On September 28, 2009 (the “ Closing Date ”), in accordance with Rule 15c6-1 promulgated under the Securities Exchange Act of 1934, as amended, and subject to the satisfaction or waiver of all of the closing conditions set forth in the Placement Agency Agreement (the “ Placement Agreement ”), dated September 23, 2009, by and among the Company, Sellers and the placement agent named therein (the “ Placement Agent ”), the Placement Agent will disburse, or cause to be disbursed, to the Company an amount equal to the product of (x) the aggregate number of Shares the Investor has agreed to purchase and (y) the Purchase Price for such Shares, less its commissions and reimbursable expenses. Upon receipt of such disbursement by the Company and the Placement Agent, the Company shall immediately cause the Shares to be delivered directly to Investor. The transfer of the Shares shall be made through the facilities of The Depository Trust Company’s DWAC system in accordance with the instructions set forth on the signature page attached hereto under the heading “DWAC Instructions.”

2. Company Representations and Warranties . The Placement Agreement contains representations, warranties, covenants and agreements of the Company that may be relied upon by the Investor, which shall be a third party beneficiary thereof. The Company confirms that neither it nor any other person acting on its behalf has provided the Investor or their agents or counsel with any information that constitutes or could reasonably be expected to constitute material, nonpublic information, except as will be disclosed in the Prospectus and the Company’s press release in connection with the Offering. The Company understands and confirms that the Investor will rely on the foregoing in effecting transactions in securities of the

 


 

Company.

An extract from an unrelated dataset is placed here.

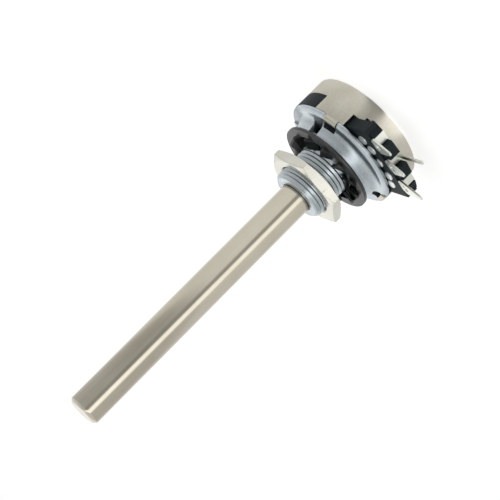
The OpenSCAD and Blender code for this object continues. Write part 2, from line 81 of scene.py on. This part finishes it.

In addition to and without limiting the foregoing, the Company represents and warrants that: (a) it has full right, power and authority to enter into this Subscription Agreement and to perform all of its obligations hereunder; (b) this Subscription Agreement has been duly authorized and executed by and constitutes a valid and binding agreement of the Company enforceable in accordance with its terms, except as such enforceability may be limited by bankruptcy, insolvency, reorganization, moratorium or similar laws affecting the rights and remedies of creditors generally; (c) the execution and delivery of this Subscription Agreement and the consummation of the transactions contemplated hereby do not conflict with or result in a breach of (i) the Company’s articles of incorporation or by-laws, or (ii) any material agreement or any law or regulation to which the Company is a party or by which any of its property or assets is bound; (d) the Shares have been duly authorized for sale and issuance, and when issued and delivered, will be validly issued, fully paid and nonassessable; (e) the Registration Statement and any post-effective amendment thereto filed pursuant to the Securities Act of 1933, as amended (the “ Securities Act ”), at the time it became effective, did not contain any untrue statement of a material fact or omit to state a material fact required to be stated therein or necessary to make the statements therein not misleading; (f) the Prospectus did not contain as of its respective date, and as of the date hereof does not contain, any untrue statement of a material fact or omit to state a material fact necessary in order to make the statements therein, in light of the circumstances under which they were made, not misleading; and (g) all preemptive rights or rights of first refusal held by stockholders of the Company and applicable to the transactions contemplated hereby, if any, have been duly satisfied or waived in accordance with the terms of the agreements between the Company and such stockholders conferring such rights.